Work to do: Return each entry exactly, omitting nothing.

Records to process:

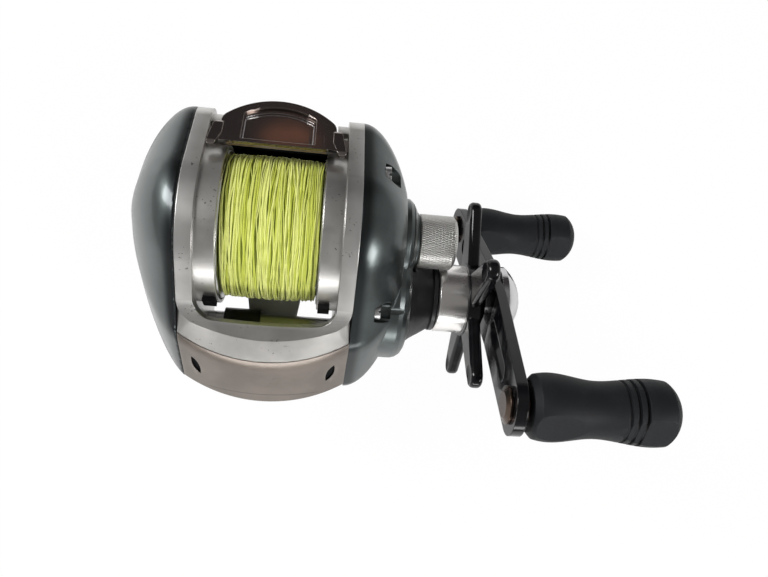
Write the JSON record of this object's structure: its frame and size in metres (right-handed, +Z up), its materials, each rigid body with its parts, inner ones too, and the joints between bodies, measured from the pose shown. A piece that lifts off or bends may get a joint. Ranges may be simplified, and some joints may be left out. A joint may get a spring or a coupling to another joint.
{
  "type": "baitcasting reel",
  "caption": "Low-profile baitcasting fishing reel with level-wind line guide, star drag, thumb-bar clutch and a double-knob handle, wound with braided line.",
  "frame": {"origin": "centre of the foot's underside, where it rests on the rod's reel seat", "axes": "+X along the spool axis towards the handle, -Y towards the line guide and the rod's tip, +Z up away from the rod"},
  "size_m": [0.1197, 0.0702, 0.0804],
  "materials": {
    "frame_silver": "satin silver paint on cast aluminium",
    "hood_silver": "warm grey metallic paint, satin",
    "gunmetal": "dark grey-green metallic paint, gloss",
    "foot_grey": "satin grey paint",
    "black_chrome": "dark plated gloss",
    "chrome": "bright plated",
    "cap_silver": "knurled, clear anodised",
    "spool_silver": "turned and polished",
    "gloss_black": "gloss black",
    "black_resin": "moulded, low sheen",
    "knob_rubber": "matte, fine grain",
    "braid": "braided line, yellow-green, slightly fuzzy",
    "steel": "ground stainless",
    "brass": "machined",
    "bronze": "dark bronze plated",
    "carbon": "woven carbon friction face",
    "ceramic": "polished hard ring"
  },
  "bodies": {
    "frame": {"frame": "frame_silver", "front_hood": "hood_silver", "palm_plate": "gunmetal", "gear_plate": "gunmetal", "plate_screws": "steel", "clutch_housing": "black_resin", "one_way_clutch": "steel", "foot": "foot_grey", "foot_rivets": "steel", "brake_plate": "frame_silver", "palm_bearing": "steel", "pinion_bearing": "steel", "cap_bearing": "steel", "drive_bearing": "steel", "worm_tube": "steel", "worm_bushes": "black_resin", "guide_bar": "steel", "yoke_posts": "steel"},
    "drive": {"drive_shaft": "steel", "main_gear": "brass", "wind_gear": "black_resin", "ratchet": "steel", "drag_washers": "carbon", "pressure_plate": "steel", "drive_sleeve": "steel", "handle_arm": "gloss_black", "knob_posts": "bronze", "dome_nut": "chrome"},
    "star_drag": {"star_wheel": "gloss_black", "star_sleeve": "chrome", "spring_washers": "steel"},
    "near_knob": {"near_knob": "knob_rubber"},
    "far_knob": {"far_knob": "knob_rubber"},
    "cast_knob": {"cast_cap": "cap_silver"},
    "spool": {"spool": "spool_silver", "wound_line": "braid", "spool_shaft": "steel", "brake_rotor": "black_resin", "brake_shoes": "black_resin"},
    "pinion": {"pinion": "brass"},
    "yoke": {"clutch_yoke": "black_resin"},
    "thumb_bar": {"thumb_bar": "black_chrome", "clutch_cam": "steel"},
    "worm": {"worm_shaft": "steel", "worm_gear": "black_resin"},
    "line_guide": {"line_guide": "black_resin", "eye_ring": "ceramic", "pawl": "brass"}
  },
  "joints": [
    {"name": "handle_turn", "type": "hinge", "parent": "frame", "child": "drive", "pos_m": [0, -0.0104, 0.01532], "axis": [1, 0, 0], "continuous": true},
    {"name": "star_turn", "type": "hinge", "parent": "drive", "child": "star_drag", "pos_m": [0, -0.0104, 0.01532], "axis": [1, 0, 0], "range_deg": [-270, 270]},
    {"name": "near_knob_spin", "type": "hinge", "parent": "drive", "child": "near_knob", "pos_m": [0.06, -0.03006, 0.04842], "axis": [1, 0, 0], "continuous": true},
    {"name": "far_knob_spin", "type": "hinge", "parent": "drive", "child": "far_knob", "pos_m": [0.06, 0.00926, -0.01778], "axis": [1, 0, 0], "continuous": true},
    {"name": "spool_spin", "type": "hinge", "parent": "frame", "child": "spool", "pos_m": [0, 0.003, 0.0226], "axis": [1, 0, 0], "continuous": true},
    {"name": "worm_spin", "type": "hinge", "parent": "frame", "child": "worm", "pos_m": [0, -0.0212, 0.00943], "axis": [1, 0, 0], "continuous": true},
    {"name": "guide_slide", "type": "slide", "parent": "frame", "child": "line_guide", "axis": [1, 0, 0], "range_m": [-0.003, 0.017]},
    {"name": "thumb_press", "type": "slide", "parent": "frame", "child": "thumb_bar", "axis": [0, 0.1961, -0.9806], "range_m": [0, 0.004]},
    {"name": "clutch_shift", "type": "slide", "parent": "frame", "child": "yoke", "axis": [1, 0, 0], "range_m": [0, 0.0012]},
    {"name": "pinion_spin", "type": "hinge", "parent": "yoke", "child": "pinion", "pos_m": [0, 0.003, 0.0226], "axis": [1, 0, 0], "continuous": true},
    {"name": "cap_turn", "type": "hinge", "parent": "frame", "child": "cast_knob", "pos_m": [0.038, 0.003, 0.0226], "axis": [1, 0, 0], "range_deg": [-270, 270]}
  ],
  "couplings": [
    {"joint": "spool_spin", "follows": "handle_turn", "ratio": -5.1},
    {"joint": "pinion_spin", "follows": "handle_turn", "ratio": -5.1},
    {"joint": "worm_spin", "follows": "handle_turn", "ratio": -1.9286},
    {"joint": "clutch_shift", "follows": "thumb_press", "ratio": 0.3}
  ]
}
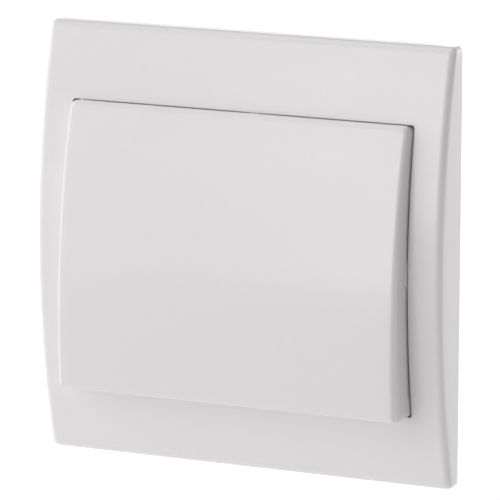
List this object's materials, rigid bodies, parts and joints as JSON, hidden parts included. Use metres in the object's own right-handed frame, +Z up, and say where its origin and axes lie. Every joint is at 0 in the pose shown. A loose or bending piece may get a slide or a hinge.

Result of this exercise:
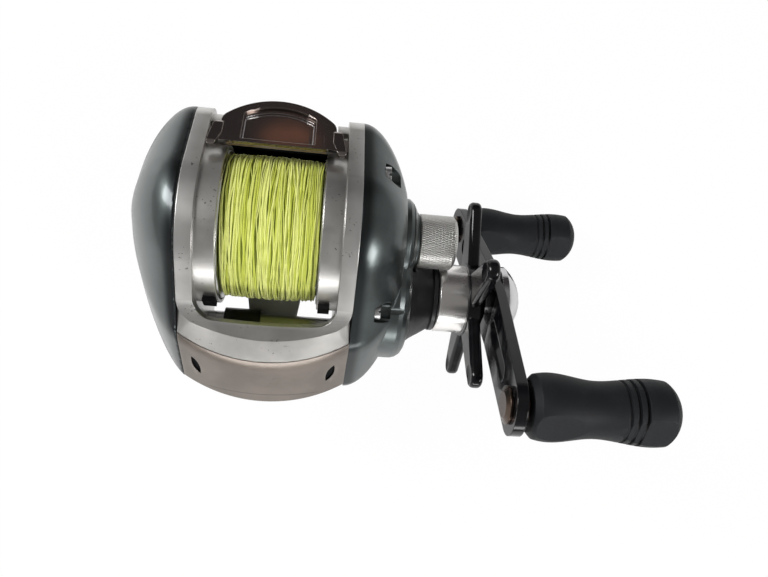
Write the JSON record of this object's structure: its frame and size in metres (right-handed, +Z up), its materials, each rigid body with its parts, inner ones too, and the joints between bodies, measured from the pose shown. A piece that lifts off or bends may get a joint. Ranges may be simplified, and some joints may be left out. A joint may get a spring or a coupling to another joint.
{
  "type": "baitcasting reel",
  "caption": "Low-profile baitcasting fishing reel with level-wind line guide, star drag, thumb-bar clutch and a double-knob handle, wound with braided line.",
  "frame": {"origin": "centre of the foot's underside, where it rests on the rod's reel seat", "axes": "+X along the spool axis towards the handle, -Y towards the line guide and the rod's tip, +Z up away from the rod"},
  "size_m": [0.1197, 0.0702, 0.0804],
  "materials": {
    "frame_silver": "satin silver paint on cast aluminium",
    "hood_silver": "warm grey metallic paint, satin",
    "gunmetal": "dark grey-green metallic paint, gloss",
    "foot_grey": "satin grey paint",
    "black_chrome": "dark plated gloss",
    "chrome": "bright plated",
    "cap_silver": "knurled, clear anodised",
    "spool_silver": "turned and polished",
    "gloss_black": "gloss black",
    "black_resin": "moulded, low sheen",
    "knob_rubber": "matte, fine grain",
    "braid": "braided line, yellow-green, slightly fuzzy",
    "steel": "ground stainless",
    "brass": "machined",
    "bronze": "dark bronze plated",
    "carbon": "woven carbon friction face",
    "ceramic": "polished hard ring"
  },
  "bodies": {
    "frame": {"frame": "frame_silver", "front_hood": "hood_silver", "palm_plate": "gunmetal", "gear_plate": "gunmetal", "plate_screws": "steel", "clutch_housing": "black_resin", "one_way_clutch": "steel", "foot": "foot_grey", "foot_rivets": "steel", "brake_plate": "frame_silver", "palm_bearing": "steel", "pinion_bearing": "steel", "cap_bearing": "steel", "drive_bearing": "steel", "worm_tube": "steel", "worm_bushes": "black_resin", "guide_bar": "steel", "yoke_posts": "steel"},
    "drive": {"drive_shaft": "steel", "main_gear": "brass", "wind_gear": "black_resin", "ratchet": "steel", "drag_washers": "carbon", "pressure_plate": "steel", "drive_sleeve": "steel", "handle_arm": "gloss_black", "knob_posts": "bronze", "dome_nut": "chrome"},
    "star_drag": {"star_wheel": "gloss_black", "star_sleeve": "chrome", "spring_washers": "steel"},
    "near_knob": {"near_knob": "knob_rubber"},
    "far_knob": {"far_knob": "knob_rubber"},
    "cast_knob": {"cast_cap": "cap_silver"},
    "spool": {"spool": "spool_silver", "wound_line": "braid", "spool_shaft": "steel", "brake_rotor": "black_resin", "brake_shoes": "black_resin"},
    "pinion": {"pinion": "brass"},
    "yoke": {"clutch_yoke": "black_resin"},
    "thumb_bar": {"thumb_bar": "black_chrome", "clutch_cam": "steel"},
    "worm": {"worm_shaft": "steel", "worm_gear": "black_resin"},
    "line_guide": {"line_guide": "black_resin", "eye_ring": "ceramic", "pawl": "brass"}
  },
  "joints": [
    {"name": "handle_turn", "type": "hinge", "parent": "frame", "child": "drive", "pos_m": [0, -0.0104, 0.01532], "axis": [1, 0, 0], "continuous": true},
    {"name": "star_turn", "type": "hinge", "parent": "drive", "child": "star_drag", "pos_m": [0, -0.0104, 0.01532], "axis": [1, 0, 0], "range_deg": [-270, 270]},
    {"name": "near_knob_spin", "type": "hinge", "parent": "drive", "child": "near_knob", "pos_m": [0.06, -0.03006, 0.04842], "axis": [1, 0, 0], "continuous": true},
    {"name": "far_knob_spin", "type": "hinge", "parent": "drive", "child": "far_knob", "pos_m": [0.06, 0.00926, -0.01778], "axis": [1, 0, 0], "continuous": true},
    {"name": "spool_spin", "type": "hinge", "parent": "frame", "child": "spool", "pos_m": [0, 0.003, 0.0226], "axis": [1, 0, 0], "continuous": true},
    {"name": "worm_spin", "type": "hinge", "parent": "frame", "child": "worm", "pos_m": [0, -0.0212, 0.00943], "axis": [1, 0, 0], "continuous": true},
    {"name": "guide_slide", "type": "slide", "parent": "frame", "child": "line_guide", "axis": [1, 0, 0], "range_m": [-0.003, 0.017]},
    {"name": "thumb_press", "type": "slide", "parent": "frame", "child": "thumb_bar", "axis": [0, 0.1961, -0.9806], "range_m": [0, 0.004]},
    {"name": "clutch_shift", "type": "slide", "parent": "frame", "child": "yoke", "axis": [1, 0, 0], "range_m": [0, 0.0012]},
    {"name": "pinion_spin", "type": "hinge", "parent": "yoke", "child": "pinion", "pos_m": [0, 0.003, 0.0226], "axis": [1, 0, 0], "continuous": true},
    {"name": "cap_turn", "type": "hinge", "parent": "frame", "child": "cast_knob", "pos_m": [0.038, 0.003, 0.0226], "axis": [1, 0, 0], "range_deg": [-270, 270]}
  ],
  "couplings": [
    {"joint": "spool_spin", "follows": "handle_turn", "ratio": -5.1},
    {"joint": "pinion_spin", "follows": "handle_turn", "ratio": -5.1},
    {"joint": "worm_spin", "follows": "handle_turn", "ratio": -1.9286},
    {"joint": "clutch_shift", "follows": "thumb_press", "ratio": 0.3}
  ]
}
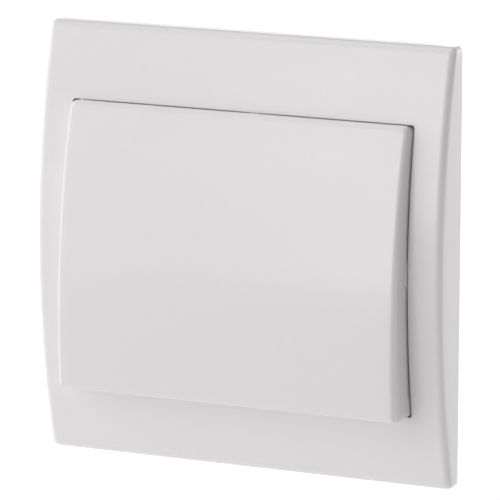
List this object's materials, rigid bodies, parts and joints as JSON, hidden parts included. Use metres in the object's own right-handed frame, +Z up, and say where its origin and axes lie. Every joint is at 0 in the pose shown. A loose or bending piece may get a slide or a hinge.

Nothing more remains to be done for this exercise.